July 15, 2004

 

Yellow Springs schools eye ‘windfall’ as mixed blessing

The Yellow Springs school district is expected to receive a one-time payment of $1.275 million later this month as a result of The Antioch Company restructuring its organization and tax status.

Though the extra funds are welcomed — Joy Kitzmiller, the district treasurer, called it a “windfall” — the news is tempered by the fact that the company’s move also means that the school district will lose income tax revenue each year.

Rich Bullock, the school board president, said that the additional payment would create “the illusion the school district has a huge bank account.”

Kitzmiller said that the district expects its revenue to decrease by $190,000 a year. When she initially reported this news to the school board in May, Kitzmiller estimated the loss at $325,000 annually.

The decrease in funding equals 3 percent of the district’s expenses, $6.3 million, for the 2004–05 school year, according to Kitzmiller. If the district makes no changes in its revenue or expenses, it will spend the $1.275 million in a little less than seven years.

Superintendent Tony Armocida and Bullock said that next school year’s programs would not be affected by the future loss of revenue. Bullock said that the district would maintain its budget “as we’ve planned it for this coming year rather than making rash cuts.”

However, he also said that he assumes the district would “have to make some cuts over the next few years to make sure we are in the black.”
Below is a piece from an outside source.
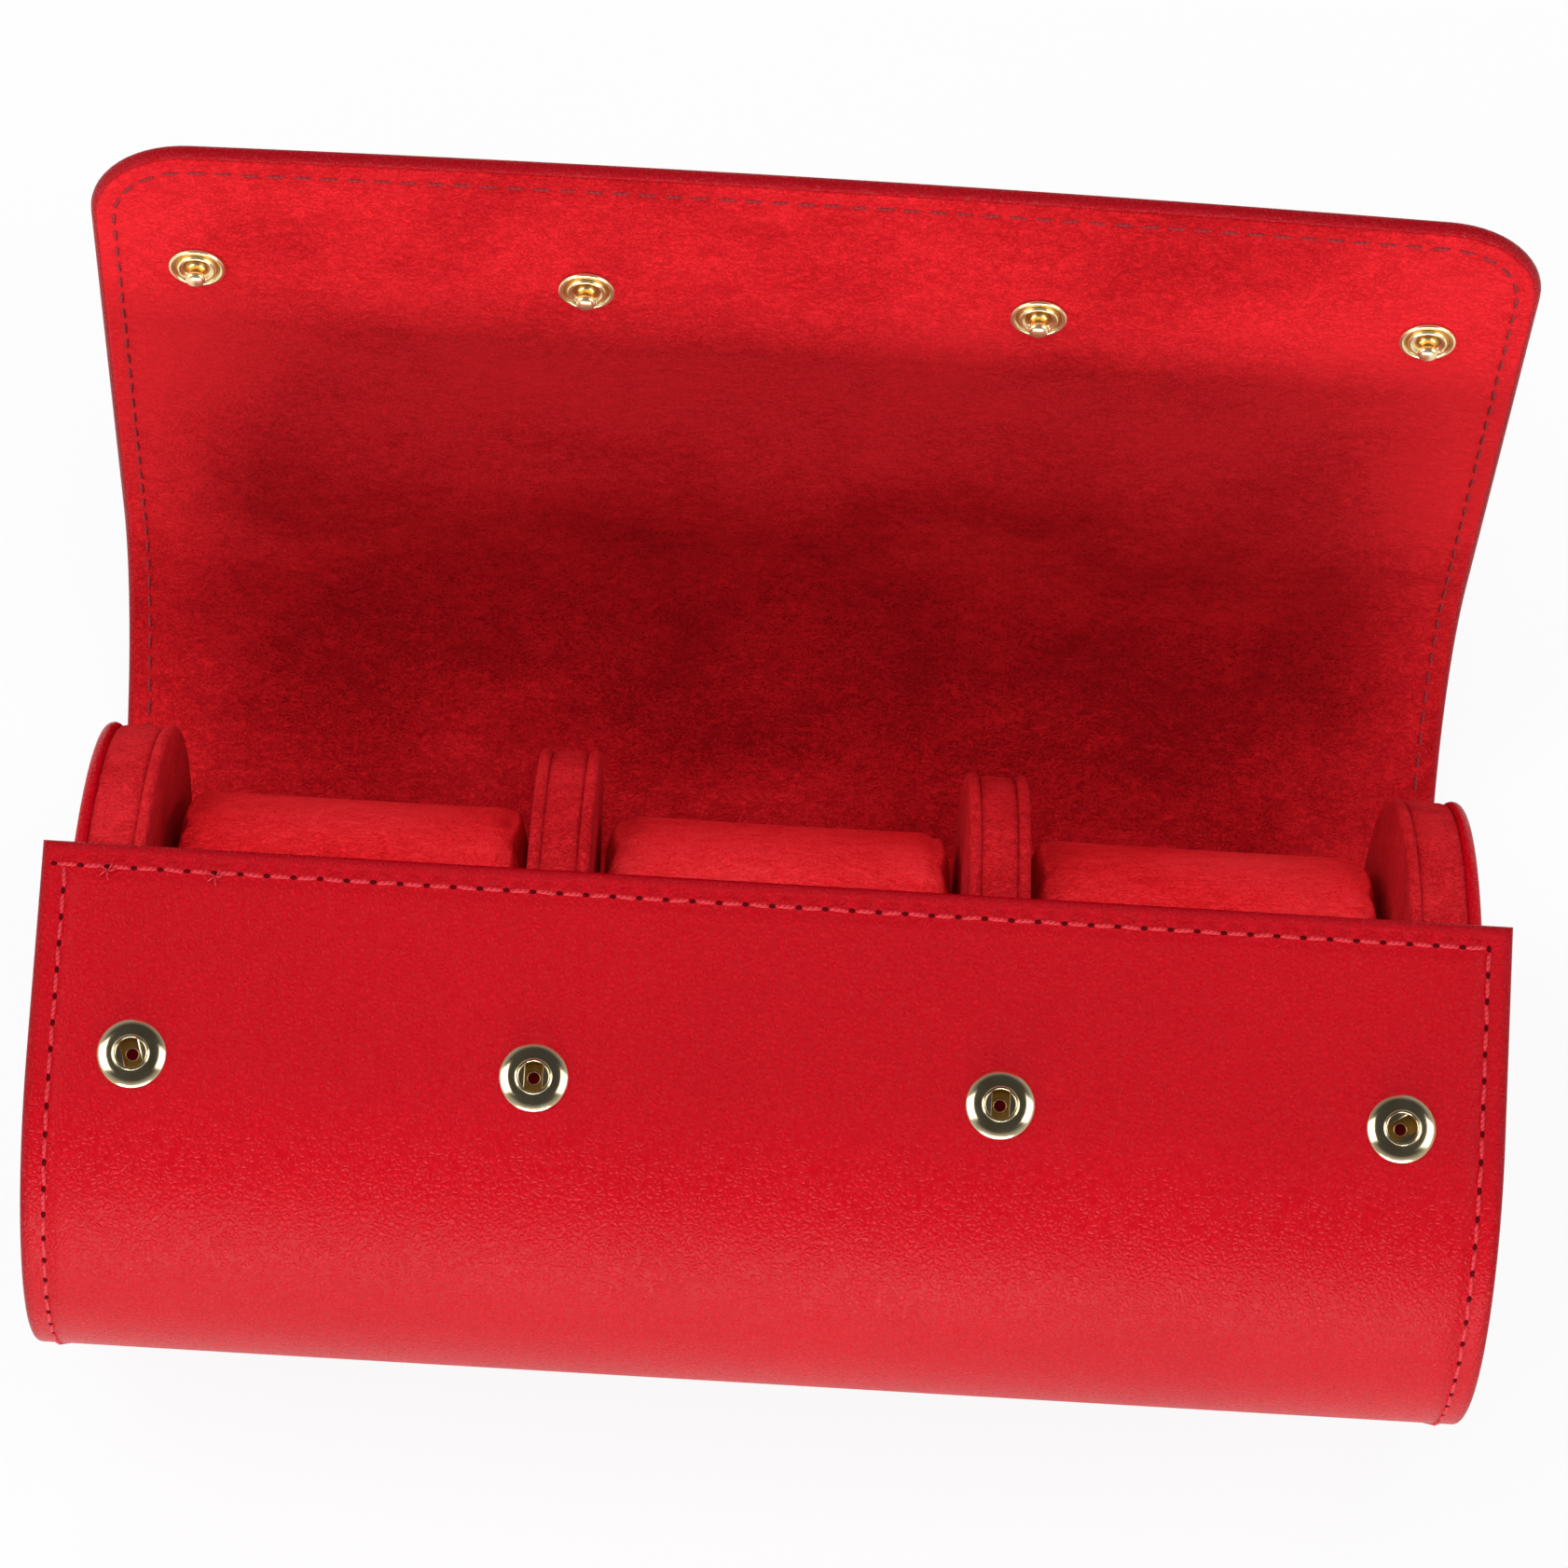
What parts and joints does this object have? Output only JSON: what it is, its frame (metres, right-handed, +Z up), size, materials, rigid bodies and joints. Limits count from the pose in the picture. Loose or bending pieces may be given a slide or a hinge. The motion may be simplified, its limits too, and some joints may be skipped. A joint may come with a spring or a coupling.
{
  "type": "watch roll",
  "caption": "Travel roll for wristwatches: a curled leather wrap with velvet lining, round ends and dividers, loose cushions and a snap-closed flap.",
  "frame": {"origin": "middle of the flat strip of the underside that the roll stands on", "axes": "+X along the roll to the right as seen from the front, +Y to the back where the flap stands, +Z up"},
  "size_m": [0.205, 0.1532, 0.1277],
  "materials": {
    "red_leather": "fine pebbled grain, semi-matt",
    "red_velvet": "short pile velvet",
    "stiff_board": "grey pressed board",
    "cushion_foam": "open foam",
    "gold_metal": "pale gold plating, polished",
    "spring_steel": "bright wire"
  },
  "bodies": {
    "wrap": {"wrap_leather": "red_leather", "wrap_lining": "red_velvet", "wrap_base_board": "stiff_board", "wrap_front_board": "stiff_board", "end_disc_left_velvet": "red_velvet", "end_disc_left_core": "stiff_board", "end_disc_left_rim_strip": "red_velvet", "end_disc_left_leather": "red_leather", "divider_left_inner_face": "red_velvet", "divider_left_core": "stiff_board", "divider_left_rim_strip": "red_velvet", "divider_left_outer_face": "red_velvet", "end_disc_right_velvet": "red_velvet", "end_disc_right_core": "stiff_board", "end_disc_right_rim_strip": "red_velvet", "end_disc_right_leather": "red_leather", "divider_right_inner_face": "red_velvet", "divider_right_core": "stiff_board", "divider_right_rim_strip": "red_velvet", "divider_right_outer_face": "red_velvet", "snap_socket_1": "gold_metal", "snap_spring_1": "spring_steel", "snap_post_1": "gold_metal", "snap_socket_2": "gold_metal", "snap_spring_2": "spring_steel", "snap_post_2": "gold_metal", "snap_socket_3": "gold_metal", "snap_spring_3": "spring_steel", "snap_post_3": "gold_metal", "snap_socket_4": "gold_metal", "snap_spring_4": "spring_steel", "snap_post_4": "gold_metal"},
    "flap_foot": {"flap_foot_leather": "red_leather", "flap_foot_board": "stiff_board", "flap_foot_lining": "red_velvet"},
    "flap_back": {"flap_back_leather": "red_leather", "flap_back_board": "stiff_board", "flap_back_lining": "red_velvet"},
    "flap_upper": {"flap_upper_leather": "red_leather", "flap_upper_board": "stiff_board", "flap_upper_lining": "red_velvet"},
    "flap_tip": {"flap_tip_leather": "red_leather", "flap_tip_board": "stiff_board", "flap_tip_lining": "red_velvet", "snap_stud_1": "gold_metal", "snap_cap_1": "gold_metal", "snap_stud_2": "gold_metal", "snap_cap_2": "gold_metal", "snap_stud_3": "gold_metal", "snap_cap_3": "gold_metal", "snap_stud_4": "gold_metal", "snap_cap_4": "gold_metal"},
    "pillow_left": {"pillow_left_cover": "red_velvet", "pillow_left_foam": "cushion_foam"},
    "pillow_middle": {"pillow_middle_cover": "red_velvet", "pillow_middle_foam": "cushion_foam"},
    "pillow_right": {"pillow_right_cover": "red_velvet", "pillow_right_foam": "cushion_foam"}
  },
  "joints": [
    {"name": "flap_open", "type": "hinge", "parent": "wrap", "child": "flap_foot", "pos_m": [0, 0.005, 0.0025], "axis": [-1, 0, 0], "range_deg": [-24.8, 0]},
    {"name": "flap_back_bend", "type": "hinge", "parent": "flap_foot", "child": "flap_back", "pos_m": [0, 0.0275, 0.0025], "axis": [-1, 0, 0], "range_deg": [-21.6, 0]},
    {"name": "flap_upper_bend", "type": "hinge", "parent": "flap_back", "child": "flap_upper", "pos_m": [0, 0.0769, 0.0418], "axis": [-1, 0, 0], "range_deg": [-12.1, 0]},
    {"name": "flap_tip_bend", "type": "hinge", "parent": "flap_upper", "child": "flap_tip", "pos_m": [0, 0.08447, 0.07456], "axis": [-1, 0, 0], "range_deg": [-53.7, 20]},
    {"name": "pillow_left_lift", "type": "slide", "parent": "wrap", "child": "pillow_left", "axis": [0, 0.788, 0.6157], "range_m": [0, 0.058]},
    {"name": "pillow_middle_lift", "type": "slide", "parent": "wrap", "child": "pillow_middle", "axis": [0, 0.788, 0.6157], "range_m": [0, 0.058]},
    {"name": "pillow_right_lift", "type": "slide", "parent": "wrap", "child": "pillow_right", "axis": [0, 0.788, 0.6157], "range_m": [0, 0.058]}
  ],
  "couplings": [
    {"joint": "flap_back_bend", "follows": "flap_open", "ratio": 0.86694},
    {"joint": "flap_upper_bend", "follows": "flap_open", "ratio": 0.48387}
  ]
}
Armocida said that he would “like to maintain” staffing levels and programs “as long as we can.”

Last December, The Antioch Company reorganized from a sub-S corporation to 100 percent employee owned. An S corporation is a business that passes its income to its shareholders, who report the company’s profit or loss on their individual tax returns.

Lee Morgan, the CEO and chairman of The Antioch Company, said that when the company reorganized, or “recapitalized,” he sold his stock to The Antioch Company’s Employee Stock Ownership Plan (ESOP) and, therefore, had to pay a one-time tax, which “caused the windfall for the school district.”

Tony Arnett, the Village Council president, said that the company’s reorganization should not affect the Village. “From the best of our ability to tell, it does not have an impact,” he said.

School district officials said that they would likely spread the extra funding out over the next few years, giving them time to plan how to make up the loss in funding or reduce expenses.

For instance, Armocida said that the district could decrease expenses by cutting staffing or programs; it could gain more revenue, if the tax base grows; or it could increase taxes. Armocida said that he would not recommend the third option, and that his preference is to realize additional funding through commercial and residential growth.

Last November, Yellow Springs voters approved the renewal of a three-year emergency levy. The levy, which will go into effect in January 2005, will generate $1.06 million a year, or 17 percent of the district’s revenue, for operational costs, including salaries and benefits.

With that levy on the books for three years, Kitzmiller said, the district has “more than enough time to determine the net effect” of The Antioch Company’s restructuring plan and the status of state funding.

Bullock said receiving a one-time payment of more than a million dollars “gives us the ability to plan intelligently and work with all our constituencies and people in the village to come up with a good plan.”

He said that the district’s challenge is not limited to making up a shortfall in revenue, but to find ways to spread its revenue sources around.